CBS, which said it would sell or spin off its radio division, says it made a deal to merge CBS Radio with Entercom.
The tax-free merger creates a radio company with 244 stations that covers 23 of the top 25 U.S. markets. It would be the No. 2 radio owner with revenues of about $1.7 billion.
“This agreement is great for shareholders and achieves our previously stated objectives by separating our radio business in the best possible way,” said Leslie Moonves, chairman and CEO, CBS Corporation. “Entercom is a superbly run company, and together with CBS Radio’s powerful brands and remarkable people, we are creating an organization that will be even better positioned to succeed in this rapidly evolving media landscape.”

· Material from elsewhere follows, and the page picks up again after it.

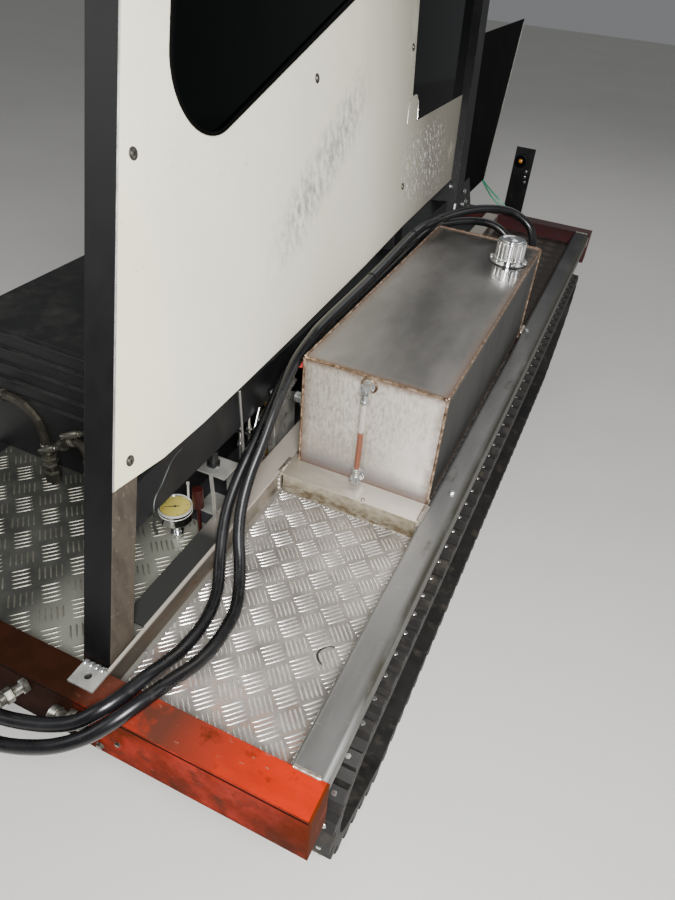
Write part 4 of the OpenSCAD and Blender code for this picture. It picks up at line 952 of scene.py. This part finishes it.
# The strokes of the scale and the pointer: direction in degrees, outline and two heights.
strokes, marks = [], []
for k in range(31):
    r0, w = (0.74 * gr, 0.5) if k % 5 == 0 else (0.82 * gr, 0.25)
    strokes.append((225 - 9 * k, ((r0, -w), (0.9 * gr, -w), (0.9 * gr, w), (r0, w)), (-0.1, 0.2)))
pointer = ((-9, -1.1), (0, -1.2), (22, -0.4), (22, 0.4), (0, 1.2), (-9, 1.1))
strokes.append((214, pointer, (0.6, 1)))
for turn, outline, heights in strokes:
    c, s = cos(radians(turn)), sin(radians(turn))
    marks.append(rings([[(gx + u * c - v * s, gy + u * s + v * c, dial_z + h)
                         for u, v in outline] for h in heights]))
marks.append(turned([(2.6, 0), (2.6, 1.6), (1.8, 2.2), (0, 2.2)], (gx, gy, dial_z), sides=16))
piece("dial_marks", marks, ink, smooth=0)
# Bezel: rolled stainless strip, a bright ring with a soft shine.
rim_steel = finish("rolled_stainless_bezel", ["#BDBCB5", "#DAD9D2"], 60, (0.26, 0.34), 2, 0.005,
                   0.5)
rim_at = (gx, gy, dial_z + 2)
bezel = [turned([(32.6, -4), (33.8, -3), (33.8, 0.2), (33, 1.4), (31.8, 1.4), (31.2, 0.4),
                 (31.2, -1.6), (32.6, -4)], rim_at, sides=72),
         turned([(33.1, -10), (33.9, -9.4), (33.1, -8.8), (33.1, -10)], rim_at, sides=56),
         swept([(-300, -877, 548), (-299, -876, 592)], 2.4, 10),
         turned([(3.6, 0), (3.6, 5), (2.6, 6), (0, 6)], (-299, -876, 591), sides=6),
         swept([(-300, -877, 549), (-302, -884, 547)], 2.4, 8)]
piece("gauge_bezel", bezel, rim_steel)
# Capillary: drawn copper-nickel tube, gone dark grey and dull.
pipe_grey = finish("drawn_nickel_tube", ["#2C302F", "#474C4A"], 30, (0.3, 0.44), 1.5, 0.02, 0.6)
capillary = eased([(-344, -931, 484), (-318, -966, 548), (-275, -1011, 619), (-230, -1064, 697),
                   (-231, -1056, 725), (-233, -1032, 739), (-236, -996, 763), (-238, -966, 766)],
                  6)
piece("gauge_capillary", [swept(capillary, np.linspace(3.6, 0.9, len(capillary)))], pipe_grey)

# Sand-cast aluminium: dull grainy light grey, with brown oil in its hollows.
cast_alu = finish("sand_cast_aluminium", ["#8F8E88", "#A7A6A0", "#BAB9B3"], 40, (0.42, 0.6),
                  1.5, 0.12, 0.7)
overlay(cast_alu, [("#6A5C4C", 0.6, (spots, 20, 0.58, 0.7, 3))])
coat("valve_block", cast_alu, 2)
# Turned brass: warm yellow, browner in the corners.
brass = finish("turned_brass", ["#9A7836", "#B8934E", "#D0AC66"], 24, (0.24, 0.4), 1.2, 0.03, 0.9)
coat("brass_fitting", brass, 1)
# Drawn steel pipe under a film of oil: a dark brownish grey with a long soft shine.
oily_pipe = finish("oil_filmed_steel_pipe", ["#34322B", "#4D4A41"], 70, (0.26, 0.38), 3, 0.01, 0.8)
coat("steel_elbows", oily_pipe, 0)
coat("switch_bracket", plate_zinc, 0.8)
# Switch body: moulded nylon, black with a soft shine.
switch_black = finish("moulded_nylon_switch", ["#08080A", "#111113"], 30, (0.34, 0.48), 1, 0.03)
coat("limit_switch", switch_black, 1)
# Ground rod: bright steel, with one clean streak of light down it.
rod_steel = finish("ground_steel_rod", ["#A8A7A2", "#C6C5C0"], 40, (0.18, 0.3), 1, 0.02, 0.9,
                   (1, 1, 0.2))
coat("lever_rods", rod_steel, 0.8)

# Nuts on the rods, the valve's bolts, and collars on the pipes and on the brass fitting.
small = [turned([(7, 0), (7.4, 0.8), (7.4, 6), (7, 6.8), (4.2, 6.8)], at, sides=6)
         for at in ((-297, -682, 560), (-297, -682, 640), (-289, -658, 590))]
for at, size in (((-269, -586, 626), 4.5), ((-269, -554, 626), 4.5), ((-269, -522, 626), 4.5),
                 ((-312, -826, 484), 5), ((-268, -826, 484), 5), ((-281, -800, 589), 4)):
    small += bolt(at, size=size)
piece("valve_bolts", small, zinc_bolts)
pipes_y = -900
collars = [turned([(10, 0), (12.2, 1), (12.2, 5), (10, 6)], (-273, -620, z), sides=28)
           for z in (540, 552, 590, 608)]
for x in (-633, -522):
    collars += [turned([(12, 0), (17.2, 1), (17.2, 8), (12, 9)], (x, pipes_y, z), sides=6)
                for z in (503, 524, 540)]
    collars.append(turned([(11, 0), (13, 1), (13, 22), (11, 24)], (x, pipes_y, 556), sides=28))
collars += [turned([(11, 0), (13.6, 1), (13.6, 9), (11, 10)], (x, pipes_y, z), (1, 0, rise), 28)
            for x, z, rise in ((-733, 666, 0.2), (-590, 591, 0.64), (-560, 613, 0.68))]
# Worn zinc on the nuts and sleeves: olive grey, each with one clean streak of light.
worn_zinc = finish("worn_zinc_nut", ["#6A695E", "#918F83"], 40, (0.2, 0.3), 2, 0.01, 0.9)
piece("pipe_collars", collars, worn_zinc)
sleeve_line = [(0, 0), (6.5, 0.5), (7.6, 2), (7.6, 46), (6.2, 48), (6.2, 55), (4.4, 56), (4.4, 66),
               (0, 66)]
pipe_sleeves = [turned(sleeve_line, at, way, 28) for at, way in (
    ((-567, -915, 632), (0.89, 0, 0.46)), ((-638, -915, 566), (0.86, 0, 0.5)))]
piece("pipe_sleeves", pipe_sleeves, worn_zinc)
lead = eased([(-291, -797, 625), (-291, -797, 644), (-282, -790, 664), (-262, -770, 668),
              (-244, -742, 650), (-236, -714, 610), (-238, -690, 566), (-244, -668, 534)], 7)
piece("switch_lead", [swept(lead, 3.2, 10)], switch_black)
# Painted cap on a short stem beside the gauge: red, darkened with painted shade.
cap_red = finish("dark_red_cap_paint", ["#200705", "#340D0A"], 16, (0.3, 0.42), 1, 0.02)
stem_z, stem_l = deck_top + 2, 75
valve_cap = [turned([(10, 0), (11, 1), (11, 44), (10, 46), (0, 46)],
                    (-268, -889, stem_z + stem_l - 1), sides=32),
             turned([(4, 0), (4, stem_l)], (-268, -889, stem_z), sides=20)]
piece("valve_cap", valve_cap, cap_red)

# Outboard of the sill hang two ground rods, a brass elbow and a corner of ribbed heat
# shield, and a strip of the bracket runs down to the rail.
hung = [swept([on_side(3, -777, 296), on_side(3, -785, 235), on_side(3, -808, 60)], 2.8, 12),
        swept([on_side(3, -718, 226), on_side(3, -748, 190), on_side(3, -786, 140)], 2.4, 12)]
piece("hung_rods", hung, rod_steel)
strip = [[(x + d, y + w, z) for d, w in ((-1.5, -4), (1.5, -4), (1.5, 4), (-1.5, 4))]
         for x, y, z in ((-236, -888, 652), (-236, -883, 586), (-236, -881, 520))]
piece("bracket_strip", [rings(strip)], plate_zinc)
elbow_at = Vector(on_side(13, -735, 188))
elbow_way = Vector(on_side(13, -690, 226)) - elbow_at
elbow = [turned(profile, elbow_at, elbow_way, sides) for profile, sides in (
    ([(6, 0), (9, 2), (9, 16), (7, 18)], 24), ([(11, 17), (12, 18), (12, 34), (11, 35)], 6),
    ([(8, 34), (8, 44), (10, 46), (10, 56), (7, 58), (0, 58)], 24))]
piece("brass_elbow", elbow, brass)
shield, skin_t = [], 1.2 * Vector(side_out)
for k in range(25):
    t, out = k / 24, 2 + 1.6 * (k % 2)
    low = Vector(on_side(out, -659 + 104 * t, 178 + 27 * t))
    high = Vector(on_side(out, -668 + 84 * t, 236 - 2 * t))
    shield.append([low, high, high - skin_t, low - skin_t])
piece("heat_shield", [rings(shield)], cast_alu, smooth=20)


# TRACK UNIT
# An endless rubber track with moulded bars runs on steel wheels in a welded frame. Each
# bar has two pairs of bright studs; mud and dust fill the rubber's texture.

# Track rubber: dull black, browner and greyer where mud has dried on it.
track_rubber = finish("dusty_track_rubber", ["#0F0E0D", "#181614", "#221F1C"], 70, (0.6, 0.85),
                      3.2, 0.5)
overlay(track_rubber, [
    ("#3A342B", 0.9, (spots, 40, 0.54, 0.7, 2)),
    ("#2B2823", 0.7, (edges, 5, 0.04, 0.4))])
coat("track", track_rubber, 3)
# Cast steel in oil: nearly black, rubbed grey on its edges and rusty in patches.
oily_steel = finish("oily_cast_steel", ["#1E1C1A", "#302C28", "#453E36"], 50, (0.3, 0.56), 2.5,
                    0.15, 0.7)
overlay(oily_steel, [
    ("#8B857B", 0.32, (edges, 5), (spots, 20, 0.4, 0.6)),
    ("#55402F", 0.75, (spots, 34, 0.56, 0.68, 5))])
for node in ("road_wheels", "idler_wheel", "drive_sprocket", "carrier_rollers", "drive_motor"):
    coat(node, oily_steel, 2)
coat("track_frame", frame_black, 2.5)

# The loop that the belt's outer face runs, in mm: circles as y, z and radius, round the
# end road wheels below and round the idler and the sprocket above.
wheel_y, wheel_z, idler_y, idler_z = 921, 110, 1082, 261
loop = ((-wheel_y, wheel_z, 90), (wheel_y, wheel_z, 90), (idler_y, idler_z, 130),
        (-idler_y, idler_z, 130))
turns, lengths = [], []
for (ya, za, ra), (yb, zb, rb) in zip(loop, loop[1:] + loop[:1]):
    reach = hypot(yb - ya, zb - za)
    turns.append(atan2(zb - za, yb - ya) - acos((ra - rb) / reach))
    lengths.append(sqrt(reach ** 2 - (ra - rb) ** 2))
arcs = [loop[(i + 1) % 4][2] * ((turns[(i + 1) % 4] - turns[i]) % (2 * pi)) for i in range(4)]
loop_l, bar_pitch, cleat_h, belt_t = sum(lengths) + sum(arcs), 52.5, 20, 25.2
bars_n = round(loop_l / bar_pitch)


def on_loop(s, lift):
    """The point at length s along the belt, lifted off it, and its outward direction."""
    for i in range(4):
        y, z, r = loop[(i + 1) % 4]
        if s <= lengths[i]:
            ya, za, ra = loop[i]
            n, t = (cos(turns[i]), sin(turns[i])), s / lengths[i]
            return [(1 - t) * (c + ra * m) + t * (d + r * m) + lift * m
                    for c, d, m in zip((ya, za), (y, z), n)], n
        s -= lengths[i]
        if s <= arcs[i] or i == 3:
            a = turns[i] + s / r
            n = (cos(a), sin(a))
            return [y + (r + lift) * n[0], z + (r + lift) * n[1]], n
        s -= arcs[i]


studs, lugs = [], []
for k in range(bars_n):
    s = (wheel_y + k * loop_l / bars_n) % loop_l
    (y, z), (ny, nz) = on_loop(s, cleat_h)
    if nz >= -0.98:
        studs += [turned([(5, -1.5), (5, 0.8), (4.2, 1.6), (0, 1.7)], (x, y, z), (0, ny, nz), 8)
                  for x in (-180, -166, 166, 180)]
    # Guide lugs on the belt's inner face, but not over the sprocket and the idler.
    (y, z), (ny, nz) = on_loop(s, -belt_t)
    if ny >= -0.3 and abs(y) <= 1060:
        lugs.append(rings([[(x, y + ny * h + nz * t, z + nz * h - ny * t) for x, t in
                            ((-w, -l), (w, -l), (w, l), (-w, l))]
                           for h, w, l in ((0, 16, 15), (-15, 12, 9), (-18, 9, 6))]))
# Hardened studs: their crowns are polished by the ground, and show as rows of dots.
stud_steel = finish("polished_stud_steel", ["#B4B2AC", "#D4D2CC"], 12, (0.16, 0.3), 0.8, 0.02,
                    0.9)
piece("track_studs", studs, stud_steel)
piece("track_lugs", lugs, track_rubber, smooth=20)
# Bolts on both faces of each wheel's hub, and a domed cap on the axle's ends.
hub_bolts, wheel_step, hub_face, axle_end = [], 368.4, 70, 100.2
hubs = [(-wheel_y + wheel_step * k, wheel_z, 24) for k in range(6)] + [(idler_y, idler_z, 38)]
for y, z, r in hubs:
    for out in (1, -1):
        for k in range(5):
            a = 2 * pi * k / 5 + 0.3
            hub_bolts += bolt((hub_face * out, y + r * cos(a), z + r * sin(a)), (out, 0, 0), 6)
        hub_bolts.append(turned([(15.5, 0), (15.5, 3), (13, 5), (0, 5.5)],
                                (axle_end * out, y, z), (out, 0, 0), 28))
piece("hub_bolts", hub_bolts, oily_steel)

The combined radio company—which will be called Entercom and have its headquarters in Philadelphia—will be headed by David J. Field, president and CEO of Entercom.
“These two great companies, with their impressive histories, complementary assets, and premier content and brands, are a perfect strategic and cultural fit, enabling us to deliver local connection on a national scale and drive accelerated growth,” Field said. “We look forward to welcoming our talented new colleagues at CBS Radio, and we have the utmost respect for their significant contributions to the industry.”
Andre Fernandez will continue as president and CEO of CBS Radio through the closing of the transaction.
As part of the transaction, CBS shareholders will have the opportunity to exchange all, some, or none of their CBS shares for CBS Radio shares.
Immediately following the completion of this exchange offer, CBS Radio will merge with an Entercom subsidiary, with the new CBS Radio shareholders receiving Entercom shares in exchange for their CBS Radio shares in the transaction.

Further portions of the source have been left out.